### Goal
Please write out the material that follows, exactly as it stands.
◇ ◇ ◇ ◇
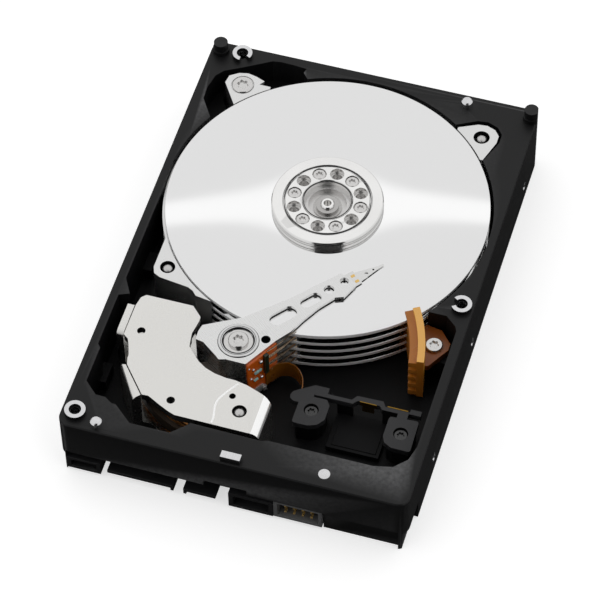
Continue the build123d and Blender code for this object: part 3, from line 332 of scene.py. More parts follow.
# materials
grainDepth = 0.02 * mm  # how far the finest grain stands out


def startMaterial(name):
    mat = bpy.data.materials.new(name)
    mat.use_nodes = True
    tree = mat.node_tree
    shader = tree.nodes["Principled BSDF"]
    return mat, tree, shader


def useGroup(tree, key, **values):
    n = tree.nodes.new("ShaderNodeGroup")
    n.node_tree = groups[key]
    for label, value in values.items():
        n.inputs[label.replace("_", " ")].default_value = value
    return n


def mixColours(tree, fac, a, b):
    n = tree.nodes.new("ShaderNodeMix")
    n.data_type = "RGBA"
    if isinstance(fac, (int, float)):
        n.inputs["Factor"].default_value = fac
    else:
        link(tree, fac, n.inputs["Factor"])
    for key, value in (("A", a), ("B", b)):
        socket = [s for s in n.inputs if s.name == key and s.type == "RGBA"][0]
        if isinstance(value, tuple):
            socket.default_value = (*value, 1.0)
        else:
            link(tree, value, socket)
    return [s for s in n.outputs if s.type == "RGBA"][0]


def bumpNode(tree, height, strength, distance):
    n = tree.nodes.new("ShaderNodeBump")
    n.inputs["Strength"].default_value = strength
    n.inputs["Distance"].default_value = distance
    link(tree, height, n.inputs["Height"])
    return n.outputs[0]


def cloudRoughness(tree, shader, clouds, low, high):
    # the roughness drifts between low and high with the slow clouds
    link(tree, rangeNode(tree, clouds, 0.3, 0.7, low, high), shader.inputs["Roughness"])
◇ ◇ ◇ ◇
### Written response
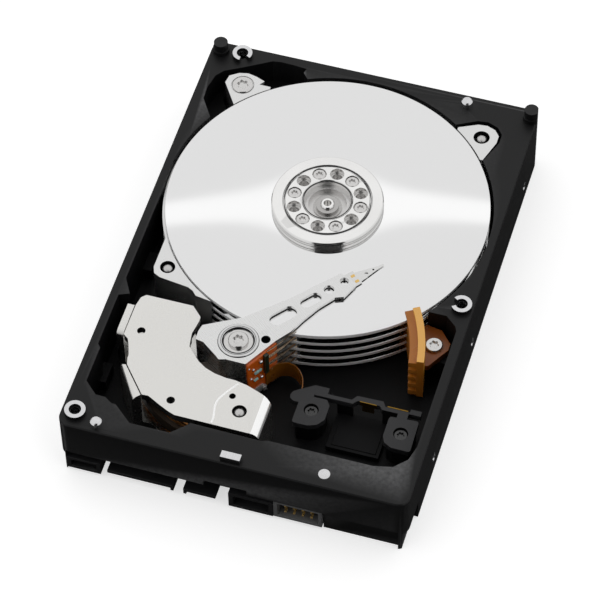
Continue the build123d and Blender code for this object: part 3, from line 332 of scene.py. More parts follow.
# materials
grainDepth = 0.02 * mm  # how far the finest grain stands out


def startMaterial(name):
    mat = bpy.data.materials.new(name)
    mat.use_nodes = True
    tree = mat.node_tree
    shader = tree.nodes["Principled BSDF"]
    return mat, tree, shader


def useGroup(tree, key, **values):
    n = tree.nodes.new("ShaderNodeGroup")
    n.node_tree = groups[key]
    for label, value in values.items():
        n.inputs[label.replace("_", " ")].default_value = value
    return n


def mixColours(tree, fac, a, b):
    n = tree.nodes.new("ShaderNodeMix")
    n.data_type = "RGBA"
    if isinstance(fac, (int, float)):
        n.inputs["Factor"].default_value = fac
    else:
        link(tree, fac, n.inputs["Factor"])
    for key, value in (("A", a), ("B", b)):
        socket = [s for s in n.inputs if s.name == key and s.type == "RGBA"][0]
        if isinstance(value, tuple):
            socket.default_value = (*value, 1.0)
        else:
            link(tree, value, socket)
    return [s for s in n.outputs if s.type == "RGBA"][0]


def bumpNode(tree, height, strength, distance):
    n = tree.nodes.new("ShaderNodeBump")
    n.inputs["Strength"].default_value = strength
    n.inputs["Distance"].default_value = distance
    link(tree, height, n.inputs["Height"])
    return n.outputs[0]


def cloudRoughness(tree, shader, clouds, low, high):
    # the roughness drifts between low and high with the slow clouds
    link(tree, rangeNode(tree, clouds, 0.3, 0.7, low, high), shader.inputs["Roughness"])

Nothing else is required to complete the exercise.